La novela integra, en más de mil páginas, la ética, la metafísica, la epistemología, la política y la economía para sintetizarse en un apotegma: "El hombre debe existir por su propio esfuerzo, sin sacrificarse a otros ni sacrificar a otros para sí mismo. La búsqueda de su propio interés racional y de su propia felicidad es el más alto propósito moral de su vida".
El libro describe la lucha entre los genios productivos, por un lado, y quienes, por el otro, viven a costa de esa creatividad, amparados en la masa y en la violencia. Su título original fue La huelga, ya que el eje de la trama gira en torno de un grupo de inventivos empresarios que, junto con intelectuales, científicos y artistas, se refugian en una especie de Atlántida, una región desconocida por el resto de los humanos. Cuando finalmente el sistema central de gobierno se desmorona y el país se paraliza, los talentosos retornan para hacerse cargo de la nación.

La historia acontece en un futuro cercano, bajo un "jefe de Estado benefactor", mientras las demás naciones ya se han convertido al comunismo.

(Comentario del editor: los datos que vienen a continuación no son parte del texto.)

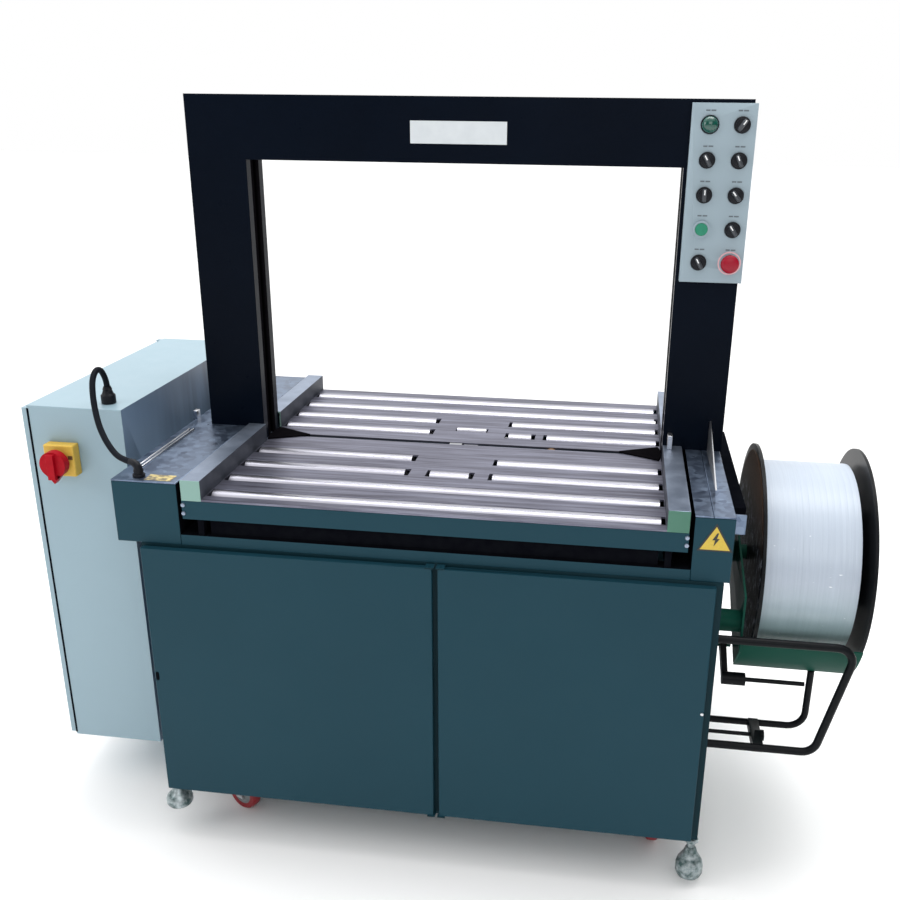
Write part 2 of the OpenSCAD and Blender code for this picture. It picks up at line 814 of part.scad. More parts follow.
module electrical_box() {
    lip = 14;
    w = ebox_wall;
    color(grey_blue) union() {
        difference() {
            block([ebox_x0, ebox_y, ebox_z], [ebox_x1, ebox_y + ebox_d, ebox_top]);
            block([ebox_x0 + w, ebox_y + w, ebox_z + w],
                [ebox_x1 - w, ebox_y + ebox_d - w, ebox_top - w]);
            block([ebox_x0 - 1, ebox_y + lip, ebox_z + lip],
                [ebox_x0 + w + 1, ebox_y + ebox_d - lip, ebox_top - lip]);
            rod_y([isolator_x, ebox_y - 1, isolator_z], 20, w + 2);
        }
        for (z = [ebox_z + 2.5, ebox_top - 2.5 - lug_t])
            difference() {
                block([edoor_x - 2, edoor_pin[1] - 8, z], [ebox_x0, edoor_pin[1] + 7, z + lug_t]);
                rod_z([edoor_pin[0], edoor_pin[1], z - 1], pin_d + 2 * run_fit, lug_t + 2);
            }
        // brackets to the cabinet's side
        for (z = [ebox_z + 130, cab_top - 100])
            difference() {
                block([ebox_x1, 300, z], [cab_x0, 640, z + 40]);
                block([ebox_x1 - 1, 306, z + 6], [cab_x0 + 1, 634, z + 41]);
            }
    }
}

module electrical_door() {
    z0 = ebox_z + 2.5 + lug_t + body_gap;
    z1 = ebox_top - 2.5 - lug_t - body_gap;
    y1 = ebox_y + ebox_d - 2;
    color(grey_blue) union() {
        difference() {
            block([edoor_x, ebox_y + 2, z0], [edoor_x + edoor_t, y1, z1]);
            block([edoor_x + door_sheet, ebox_y + 2 + door_sheet, z0 + door_sheet],
                [edoor_x + edoor_t + 1, y1 - door_sheet, z1 - door_sheet]);
        }
        for (z = [z0 - 3, z1 - door_sheet])
            rod_z([edoor_pin[0], edoor_pin[1], z], pin_d, 3 + door_sheet);
    }
}

module isolator_base() {
    at = [isolator_x, ebox_y, isolator_z];
    color([0.86, 0.72, 0.25]) difference() {
        block(at - [33, isolator_d, 34], at + [33, 0, 34]);
        rod_y(at - [0, isolator_d + 1, 0], 10 + 2 * run_fit, isolator_d + 2);
    }
}

module isolator_knob() {
    front = ebox_y - isolator_d - knob_gap;
    color([0.80, 0.05, 0.10]) union() {
        rod_y([isolator_x, front - 11, isolator_z], 38, 11);
        rod_y([isolator_x, front - 28, isolator_z], 56, 18);
        rod_y([isolator_x, front - 1, isolator_z], 10, isolator_d + 10);
        slab_y([[isolator_x - 17, isolator_z - 20], [isolator_x, isolator_z - 41],
            [isolator_x + 17, isolator_z - 20]], front - 28, front - 12);
        block([isolator_x - 8, front - 36, isolator_z - 30], [isolator_x + 8, front - 27, isolator_z + 24]);
    }
}

// ---- Lead ----

module lead_gland() {
    color(black) union() {
        rod_z(gland_at, 24, 6);
        rod_z(gland_at + [0, 0, 5], 18, gland_h - 5);
    }
}

function unit(v) = v / norm(v);
function tangent(p, i) = unit(p[min(i + 1, len(p) - 1)] - p[max(i - 1, 0)]);
// Catmull-Rom point between p[i] and p[i + 1]
function curve(p, i, t) =
    let (a = p[max(i - 1, 0)], b = p[i], c = p[i + 1], d = p[min(i + 2, len(p) - 1)])
    0.5 * (2 * b + (c - a) * t + (2 * a - 5 * b + 4 * c - d) * t * t
        + (3 * b - a - 3 * c + d) * t * t * t);

// Tube of n sides swept along a line. The end rings are square to first and last, and side is a
// direction across the line's start.
module tube(line, d, n, first, last, side) {
    end = len(line) - 1;
    function axis(i) = i == 0 ? first : i == end ? last : tangent(line, i);
    sides = [for (i = 0, u = unit(side); i <= end;
        i = i + 1, u = i > end ? u : unit(u - (u * axis(i)) * axis(i))) u];
    rings = [for (i = [0:end]) for (k = [0:n - 1])
        line[i] + d / 2 * (cos(k * 360 / n) * sides[i] + sin(k * 360 / n) * cross(axis(i), sides[i]))];
    walls = [for (i = [0:end - 1]) for (k = [0:n - 1])
        [i * n + k, (i + 1) * n + k, (i + 1) * n + (k + 1) % n, i * n + (k + 1) % n]];
    polyhedron(rings, concat(walls, [[for (k = [0:n - 1]) k]],
        [[for (k = [n - 1:-1:0]) end * n + k]]), convexity = 8);
}

// Points of a smooth line through p, with each span cut in the given number of parts
function smooth(p, cuts) = concat(
    [for (i = [0:len(p) - 2]) for (k = [0:cuts - 1]) curve(p, i, k / cuts)], [p[len(p) - 1]]);

module lead() {
    color(black) tube(smooth(LEAD, 2), lead_d, 10, [0, 0, 1], [0, 0, -1], [-1, -1, 0]);
}

module lead_plug() {
    color(black) translate(plug_at) rotate_extrude()
        polygon([[0, 0], [15, 0], [15, plug_h - 16], [10, plug_h - 9], [8, plug_h], [0, plug_h]]);
}

// ---- Dispenser ----

function spin(v, a) = [v[0] * cos(a) - v[1] * sin(a), v[0] * sin(a) + v[1] * cos(a)];
// Points of the arc of radius r that rounds off corner i of a path in X and Z
function bend_at(p, i, r) =
    let (a = unit(p[i] - p[i - 1]), b = unit(p[i + 1] - p[i]),
        turn = atan2(a[0] * b[1] - a[1] * b[0], a * b),
        start = p[i] - a * r * tan(abs(turn) / 2),
        mid = start + sign(turn) * r * [-a[1], a[0]])
    [for (k = [0:6]) mid + spin(start - mid, turn * k / 6)];

// Bar bent through points in X and Z, in the plane of the given y, with round corners
module bent_bar(p, y, d, bend) {
    flat = concat([p[0]], [for (i = [1:len(p) - 2]) each bend_at(p, i, bend)], [p[len(p) - 1]]);
    line = [for (q = flat) [q[0], y, q[1]]];
    tube(line, d, 16, tangent(line, 0), tangent(line, len(line) - 1), [0, 1, 0]);
}

module dispenser_frame() {
    x0 = cab_x1;
    clamp_x = x0 + 104;
    color(black) union() {
        bent_bar([[x0, rack_top], [x0 + 266, rack_top], [x0 + 211, rack_low], [x0, rack_low]],
            rack_y, rack_bar_d, 30);
        bent_bar([[x0, rack_low], [x0 + 206, rack_low],
            [x0 + 206, reel_z + (tray_r + tray_t) * sin(tray_a1)]], inner_y, inner_bar_d, 34);
        block([clamp_x - 10, rack_y, rack_low - 10], [clamp_x + 10, inner_y, rack_low + 10]);
        rod_x([clamp_x - 1, (rack_y + inner_y) / 2, rack_low], 22, 18);
        rod_x([x0, (rack_y + inner_y) / 2, rack_low], 8, clamp_x - x0);
    }
}

// Green bracket: side plate with the spindle, and the tray under the front of the reel
module dispenser_bracket() {
    x1 = bracket_x + bracket_t;
    tray_w = reel_x1 - x1 - 4;
    color([0.09, 0.35, 0.27]) union() {
        slab_x([[64, reel_z + 10], [60, reel_z - 106], [tray_y(222), tray_z(222) - 6],
            [reel_y - 20, reel_z - 80], [reel_y + 60, reel_z - 60], [reel_y + 60, reel_z + 50],
            [reel_y - 60, reel_z + 60]], bracket_x, x1);
        translate([x1 - 1, reel_y, reel_z]) rotate([90, 0, 90])
            rotate([0, 0, tray_a0])
            rotate_extrude_arc(tray_r, tray_t, tray_a1 - tray_a0, tray_w + 1);
        for (p = [[reel_y, reel_z], [100, reel_z - 60]])
            rod_x([cab_x1, p[0], p[1]], 44, bracket_x - cab_x1 + 1);
        rod_x([cab_x1, reel_y, reel_z], spindle_d, reel_x1 + 5 - cab_x1);
        rod_x([reel_x1 + 0.5, reel_y, reel_z], 50, 9);
        rod_x([reel_x1 + 9, reel_y, reel_z], spindle_d, 4);
        rod_x([cab_x1, arm_pin[0], arm_pin[1]], arm_pin_d, bracket_x - cab_x1 + 1);
    }
}

function tray_y(a) = reel_y + tray_r * cos(a);
function tray_z(a) = reel_z + tray_r * sin(a);

// Wall of radius r and thickness t over an angle, h long on the Z axis
module rotate_extrude_arc(r, t, angle, h) {
    rotate_extrude(angle = angle) translate([r, 0]) square([t, h]);
}

module tension_arm() {
    x0 = cab_x1 + 28;
    color(black) union() {
        difference() {
            union() {
                rod_x([x0, arm_pin[0], arm_pin[1]], 30, 12);
                slab_x([[arm_rod[0], arm_rod[1] - 9], [arm_pin[0] + 4, arm_pin[1] - 12],
                    [arm_pin[0] - 4, arm_pin[1] + 12], [arm_rod[0], arm_rod[1] + 9]], x0, x0 + 12);
            }
            rod_x([x0 - 1, arm_pin[0], arm_pin[1]], arm_pin_d + 2 * run_fit, 14);
        }
        rod_x([x0, arm_rod[0], arm_rod[1]], 26, 46);
        rod_x([x0 + 40, arm_rod[0], arm_rod[1]], 9, 122);
    }
}

module reel_flanges() {
    color(black) difference() {
        union() {
            rod_x([reel_x, reel_y, reel_z], reel_d, flange_t);
            rod_x([reel_x1 - flange_t, reel_y, reel_z], reel_d, flange_t);
            rod_x([reel_x, reel_y, reel_z], hub_d, reel_x1 - reel_x);
        }
        rod_x([reel_x - 1, reel_y, reel_z], spindle_d + 2 * run_fit, reel_x1 - reel_x + 2);
        // the hub is open on its far side
        difference() {
            rod_x([reel_x + flange_t, reel_y, reel_z], hub_d - 12, reel_w + flange_t + 1);
            rod_x([reel_x, reel_y, reel_z], spindle_d + 20, reel_x1 + 2 - reel_x);
        }
    }
}

module strap_coil() {
    x0 = reel_x + flange_t;
    color([0.80, 0.83, 0.86]) difference() {
        rod_x([x0, reel_y, reel_z], coil_d, coil_w);
        rod_x([x0 - 1, reel_y, reel_z], hub_d, coil_w + 2);
    }
}

// ---- Sealing head, under the strap gap ----

module sealing_head() {
    mid = strap_y;
    color([0.55, 0.56, 0.58]) union() {
        block([-bar_x - 12, mid - 75, head_z], [bar_x + 12, mid + 75, head_z + 8]);
        for (x = [-head_half, head_half - 8])
            difference() {
                block([x, mid - 50, head_z + 7], [x + 8, mid + 50, deck_z - 15.5]);
                rod_x([x - 1, mid, cam_z], 16 + 2 * run_fit, 10);
            }
        block([-head_half + 7, mid - 7, deck_z - 19.5], [head_half - 7, mid + 7, deck_z - 15]);
        block([-30, mid - 7, deck_z - 16], [-2, mid + 7, deck_z - 1]);
        block([2, mid - 7, deck_z - 16], [34, mid + 7, deck_z - 3]);
        block([-20, mid - 20, cab_top - 10], [20, mid + 20, head_z + 1]);
        rod_x([-60, mid, cab_top - 28], 90, 150);
    }
}

module cam_shaft() {
    color([0.72, 0.72, 0.74]) union() {
        rod_x([-head_half - 6, strap_y, cam_z], 16, 2 * head_half + 12);
        for (c = [[-40, 3, 0], [-12, -3, 0], [16, 0, 3], [44, 0, -2]])
            rod_x([c[0], strap_y + c[1], cam_z + c[2]], 26, 10);
    }
}

module feed_disc(z, r) {
    rod_y([feed_x, strap_y - 22, z], 10, 44);
    rod_y([feed_x, strap_y - strap_gap / 2 + 1, z], 2 * r, strap_gap - 2);
}

module feed_wheel() {
    color([0.75, 0.45, 0.10]) union() feed_disc(feed_z, feed_r);
}

module pinch_wheel() {
    color([0.75, 0.45, 0.10]) union() feed_disc(pinch_z, pinch_r);
}

// Everything is placed about the origin here
module placed() {
    translate(centre) children();
}

placed() cabinet_body();
placed() rear_panel();
placed() front_door_left();
placed() front_door_right();
placed() levelling_feet();
placed() caster_fork_left();
placed() caster_fork_right();
placed() caster_forks_rear();
placed() wheel_front_left();
placed() wheel_front_right();
placed() wheel_rear_left();
placed() wheel_rear_right();
placed() table_frame();
placed() side_rails();
placed() left_housing();
placed() right_housing();
placed() top_cover_plates();
placed() front_deck();
placed() rear_deck();
placed() roller(FRONT_DRUMS[0], front_row(1));  // front_roller_1
placed() roller(FRONT_DRUMS[1], front_row(2));  // front_roller_2
placed() roller(FRONT_DRUMS[2], front_row(3));  // front_roller_3
placed() roller(FRONT_DRUMS[3], front_row(4));  // front_roller_4
placed() roller(REAR_DRUMS[0], rear_row(1));  // rear_roller_1
placed() roller(REAR_DRUMS[1], rear_row(2));  // rear_roller_2
placed() roller(REAR_DRUMS[2], rear_row(3));  // rear_roller_3
placed() roller(REAR_DRUMS[3], rear_row(4));  // rear_roller_4
placed() rear_idler();
placed() arch_left_leg();
placed() arch_top_beam();
placed() arch_right_leg();
placed() arch_track();
placed() control_panel();
placed() selector(switch_at(1, 0));  // selector_1
placed() selector(switch_at(0, 1));  // selector_2
placed() selector(switch_at(1, 1));  // selector_3
placed() selector(switch_at(0, 2));  // selector_4
placed() selector(switch_at(1, 2));  // selector_5
placed() selector(switch_at(1, 3));  // selector_6
placed() selector(switch_at(0, 4));  // selector_7
placed() pilot_lamp();
placed() start_button();
placed() estop_button();
placed() electrical_box();
placed() electrical_door();
placed() isolator_base();
placed() isolator_knob();
placed() lead_gland();
placed() lead();
placed() lead_plug();
placed() dispenser_frame();
placed() dispenser_bracket();
placed() tension_arm();
placed() reel_flanges();
placed() strap_coil();
placed() sealing_head();
placed() cam_shaft();
placed() feed_wheel();
placed() pinch_wheel();
placed() cable_trunking();
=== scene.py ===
import json
import math

import bmesh
import bpy
import numpy as np
from mathutils import Matrix, Vector


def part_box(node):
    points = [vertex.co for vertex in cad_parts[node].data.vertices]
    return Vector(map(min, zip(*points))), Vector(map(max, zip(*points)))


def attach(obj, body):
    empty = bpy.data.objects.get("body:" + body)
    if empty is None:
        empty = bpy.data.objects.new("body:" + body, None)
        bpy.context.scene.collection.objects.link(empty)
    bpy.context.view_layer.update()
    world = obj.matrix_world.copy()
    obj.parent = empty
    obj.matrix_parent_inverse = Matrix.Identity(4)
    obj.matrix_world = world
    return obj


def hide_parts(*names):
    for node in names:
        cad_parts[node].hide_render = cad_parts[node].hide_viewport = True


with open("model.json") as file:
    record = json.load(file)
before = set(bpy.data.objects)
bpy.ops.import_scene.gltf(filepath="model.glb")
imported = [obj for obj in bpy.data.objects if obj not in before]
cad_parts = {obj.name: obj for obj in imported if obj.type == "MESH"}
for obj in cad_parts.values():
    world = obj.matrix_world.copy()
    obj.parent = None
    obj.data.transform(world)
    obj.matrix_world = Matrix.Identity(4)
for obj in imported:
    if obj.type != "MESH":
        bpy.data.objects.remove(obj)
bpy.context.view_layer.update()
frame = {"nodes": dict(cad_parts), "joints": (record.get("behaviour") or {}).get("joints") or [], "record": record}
body_of = {node: body for body, nodes in frame["record"]["behaviour"]["bodies"].items() for node in nodes}

# ---- Camera, floor and light ----
# A standing view from the operator's side, a little to the left of the machine's middle. The floor is a pale
# sheet under a wide soft ceiling light, with weaker ones at the left and in front, in a white room that is
# dimmer behind the camera and on the right.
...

El conflicto, casi apocalíptico, es entre dos tipos de individuos: "saqueadores" y "no saqueadores".
Los primeros son partidarios de altos impuestos, sindicatos fuertes, propiedad pública, gasto y planificación gubernamental; regulación y redistribución de ingresos. Los segundos son los creadores y emprendedores. La heroína de Rand, Dagny Taggart, dirige el Ferrocarril Transcontinental Taggart, fundado por su abuelo. Su hermano James, presidente formal de la firma, intenta en su pequeñez apropiarse de los méritos de su hermana. Dagny conoce a Hank Rearden, un productor de acero e inventor, con quien constituye su pareja y con quien lucha por mantener la economía en funcionamiento y por descubrir el secreto de la continua desaparición de hombres creativos.

El motor de la civilización resulta del pensamiento independiente, que emerge en sociedades que estimulan la curiosidad, las dudas, el estudio, la innovación y el humor. Que florece cuando no hay mandamases, cuando los seres humanos crecen sin miedo de equivocarse ni de expresarse.

Finalmente, Rand devela que John Galt, heraldo de la libertad, ha venido secretamente persuadiendo a los grandes hacedores a desaparecer, en un plan para detener al mediocre mundo que venía ahogándolos. Durante más de dos terceras partes de la novela, Galt existe solamente como una expresión melancólica: "¿Quién es John Galt?".
Es el adversario de los carentes de méritos, que acumulan petróleo, agresión y decretos. A ellos les declara una huelga de creativos, que termina por hundir a los mediocres en su fatua esterilidad. Cuando "van a poner el ojo", se dan cuenta de que ya no hay nada para ver.